Abstract:
It is a common opinion that improving the efficiency of an energy source will result in a proportional reduction of energy consumption, however this may not be the case, and efficiency gains could lead to a less than proportional decrease in consumption, or even to a net increase. This phenomenon is known with the name of rebound effect (with the case of an increase in energy consumption called ‘backfire’ or ‘boomerang’), and it was analysed for the first time by the English economists William Stanley Jevons, whom, in his 460–page work The Coal Question, showed how the passage from Newcomen’s to Watt’s engine augmented consumption of coal despite the efficiency improvement. This somewhat counterintuitive effect has, then, become to be known as the ’Jevons’ Paradox’. In more recent years the argument has been further analysed by many other authors, especially Daniel J. Khazzoom and Leonard Brookes, from whom it took the name of ‘Khazzoom-Brookes postulate’.

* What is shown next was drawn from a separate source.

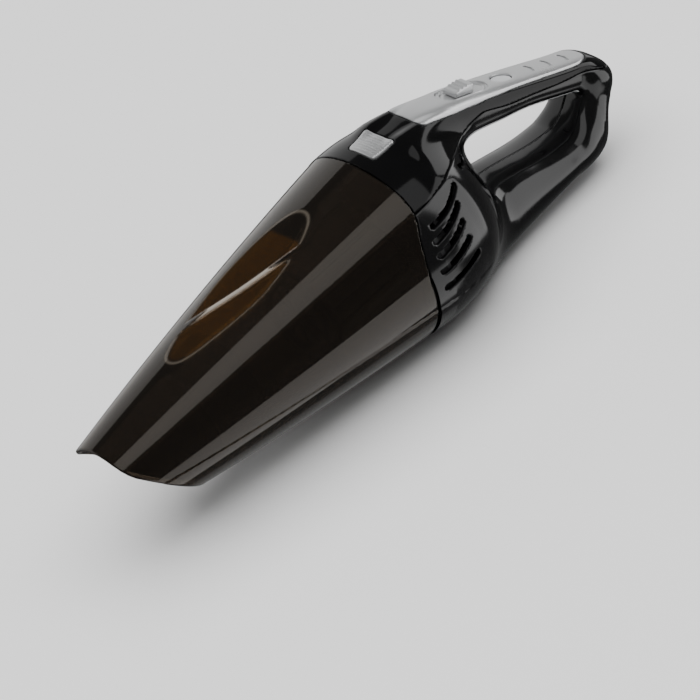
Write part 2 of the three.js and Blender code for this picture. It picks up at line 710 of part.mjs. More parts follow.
addPart('dust_cup', dustCup(), SMOKE, 0.12);
addPart('inlet_duct', inletDuct(), 0x2a2422, 0.35);
addPart('filter_frame', filterFrame(), 0x1c1c1d, 0.5);
addPart('hepa_filter', pleatedFilter(), 0xd9d6cc, 0.9);
addPart('filter_mesh', filterMesh(), 0x8d8f92, 0.4, 0.8);
addPart('filter_gasket', filterGasket(), 0x2b2b2b, 0.85);
addPart('upper_shell', upperShell(outer, inner), BLACK_GLOSS, 0.1);
addPart('left_housing', sideHousing(-1, outer, middle, inner), BLACK_GLOSS, 0.22);
addPart('right_housing', sideHousing(1, outer, middle, inner), BLACK_GLOSS, 0.22);
addPart('handle_trim', handleTrim(), SILVER, 0.35, 0.7);
addPart('indicator_lens', indicatorLens(), 0xdfe6ea, 0.15);
addPart('switch_knob', switchKnob(), SILVER, 0.4, 0.6);
addPart('switch_body', switchBody(), 0x232323, 0.5);
addPart('control_board', controlBoard(), 0x1f5a34, 0.6);
addPart('release_button', releaseButton(), SILVER, 0.35, 0.6);
addPart('release_spring', releaseSpring(), STEEL, 0.35, 1);
addPart('bulkhead', bulkhead(), 0x161616, 0.5);
addPart('fan_housing', fanHousing(), 0x202021, 0.5);
addPart('impeller', impeller(), 0xb9bbbe, 0.35, 0.9);
addPart('impeller_nut', impellerNut(), STEEL, 0.3, 1);
addPart('motor_shaft', motorShaft(), STEEL, 0.25, 1);
addPart('rotor_core', rotorCore(), COPPER, 0.4, 0.8);
addPart('commutator', commutator(), COPPER, 0.3, 1);
addPart('motor_can', motorCan(), STEEL, 0.35, 1);
addPart('motor_endbell', motorEndbell(), 0x303030, 0.5);
addPart('brush_left', brush(-1), 0x2a2a2a, 0.7);
addPart('brush_right', brush(1), 0x2a2a2a, 0.7);
addPart('front_bearing', bearing(MOTOR_FRONT_X + 0.2), 0xc09a55, 0.35, 1);
addPart('rear_bearing', bearing(MOTOR_REAR_X - 2.6), 0xc09a55, 0.35, 1);
addPart('motor_mount_front', motorMount(20.5), 0x1b1b1b, 0.6);
addPart('motor_mount_rear', motorMount(31), 0x1b1b1b, 0.6);
addPart('battery_cell_left', batteryCell(-1), 0x2f7d8c, 0.45);
addPart('battery_cell_right', batteryCell(1), 0x2f7d8c, 0.45);
addPart('battery_cradle', batteryCradle(), 0x1d1d1d, 0.6);
addPart('battery_link', batteryLink(), 0xb9bcc0, 0.3, 1);
addPart('charge_jack', chargeJack(), 0x151515, 0.4);
addPart('motor_lead_red', wire(RED_LEAD), 0xa31d1a, 0.5);
addPart('motor_lead_black', wire(BLACK_LEAD), 0x161616, 0.5);
addPart('charge_lead', wire(CHARGE_LEAD), 0xa31d1a, 0.5);
SCREWS.forEach(([x, z], i) => addPart(`housing_screw_${i + 1}`, screw(x, z), STEEL, 0.3, 1));

export default group;
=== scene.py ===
"""Cordless handheld vacuum: fine shells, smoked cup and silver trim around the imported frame."""

import json
import math

import bpy
import numpy as np
from mathutils import Matrix, Vector


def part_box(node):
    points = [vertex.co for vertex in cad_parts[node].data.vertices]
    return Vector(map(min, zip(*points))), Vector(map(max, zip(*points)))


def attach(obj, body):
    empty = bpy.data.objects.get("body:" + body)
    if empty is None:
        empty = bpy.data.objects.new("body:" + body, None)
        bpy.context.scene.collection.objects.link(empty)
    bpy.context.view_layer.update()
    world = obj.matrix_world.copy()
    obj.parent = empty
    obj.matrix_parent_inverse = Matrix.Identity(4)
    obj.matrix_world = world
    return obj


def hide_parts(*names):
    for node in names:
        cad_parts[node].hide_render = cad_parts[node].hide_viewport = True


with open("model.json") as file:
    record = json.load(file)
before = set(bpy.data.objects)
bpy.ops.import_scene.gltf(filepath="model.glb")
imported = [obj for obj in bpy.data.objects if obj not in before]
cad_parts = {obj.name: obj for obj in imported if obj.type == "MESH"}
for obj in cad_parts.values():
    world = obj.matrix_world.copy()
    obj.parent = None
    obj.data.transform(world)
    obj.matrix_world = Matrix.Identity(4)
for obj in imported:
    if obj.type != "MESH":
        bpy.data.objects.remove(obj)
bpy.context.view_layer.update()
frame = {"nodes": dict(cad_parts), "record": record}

# ---- Shared dimensions: millimetres from the cup joint (x) and the motor axis (z) ----
SHAFT_START = 3.8
shaft_low, shaft_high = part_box("motor_shaft")
ORIGIN = np.array([
    shaft_low.x * 1000 - SHAFT_START,
    0.0,
    (shaft_low.z + shaft_high.z) * 500,
])
HALF_GAP = 0.15  # half of the gap between neighbouring shells
LOOSE = 0.3  # clearance round the parts let into a shell
CUP_RADIUS = 55.2  # at the joint
CUP_TAPER = 20.5  # loss of radius over CUP_SPAN, straight part
CUP_BARREL = 7.5  # loss of radius over CUP_SPAN, curved part
CUP_SPAN = 200
CUP_WALL = 2.2
NOZZLE_TIP_X = -212.0
NOZZLE_CUT_X = -196.5  # where the 45 degree cut crosses the motor axis
RIDGE_FRONT = (-124.0, 10.0)  # fine ridge across the scoop's floor, plan view
RIDGE_REAR = (-58.0, -14.5)
RIDGE_HEIGHT = 1.8
RIDGE_HALF_WIDTH = 3.0
WINDOW_END_X = (-54.6, -52.6)  # the painted glow on the scoop's floor stops between these, so its rear end stays dark as painted shade
UPPER_CREASE = math.radians(40)
LOWER_CREASE_Z = -21.0  # at the joint
LOWER_CREASE_RISE = 0.102  # per millimetre toward the nozzle
CREASE_STEP = 0.5  # how far the panel between the creases is let in
CREASE_HALF_WIDTH = 0.85
BARREL_RADIUS = 55.6
BARREL_LENGTH = 59.4
BARREL_POWER = 2.7
BODY_WALL = 2.4
ROOT_FILLET = 15  # where the handle's bars leave the body
CROWN_FILLET = 4  # along the top of the body
SOLE_Z = -49.2
TRIM_PROUD = 0.4
TRIM_DEPTH = 1.2
TRIM_FRONT_X = 42
TRIM_NOSE_X = 146.5
TRIM_NOSE_RADIUS = 10
GRIP_LINES = (124.5, 135.5, 146.5)
GRIP_HALF_LENGTH = 4.6
POCKET_X = 81.0
POCKET_RADIUS = 7.5
POCKET_STRAIGHT = 8.5  # half the length of the pocket's straight sides
LENS_X = 106.5
LENS_HALF_LENGTH = 6.2
LENS_HALF_WIDTH = 4.7
BAR_SLOPE = math.radians(22.8)
LENS_SLOPE = math.radians(24.5)
KNOB_X = 79.0
BUTTON_X = 16.5
BUTTON_HALF_LENGTH = 8
BUTTON_HALF_WIDTH = 10.75  # in the middle: it widens toward the rear
BUTTON_FLARE = 1.5 / 16
BUTTON_PROUD = 1.0
JACK_Z = -34
JACK_FRONT_X = 134
JACK_RADIUS = 4.9
SCREWS = [(20, -46), (50, -30), (51, 22.5), (137, -24.5), (97, 20), (130, 6.2)]  # (x, z)
SCREW_HEAD_RADIUS = 3.0
SCREW_HEAD_Y = 7
VENT_BOW = 1.6
VENTS = [  # upper end and lower end, each (x, z), then width
    ((31, 31.2), (2, 25.4), 2.9),
    ((25, 24.8), (-1.5, 18.4), 3.4),
    ((21.5, 17), (-3.2, 10.6), 3.8),
    ((20.5, 7.4), (-5.4, 1.8), 4.1),
    ((22.5, -4.2), (-6.6, -8.6), 4.3),
    ((50, 29.8), (41, 32), 2.4),
]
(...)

This study provides a review of the literature, presenting a theoretical analysis of the ‘rebound’ effect, based on price elasticity and energy demand elasticity, and some of the main empirical evidences. But also to integrate it with the behavioural side, to see if this phenomenon is affected by some kind of bounded rationality or behavioural fallacies of the consumers, and more specifically to hyperbolic discounting issues.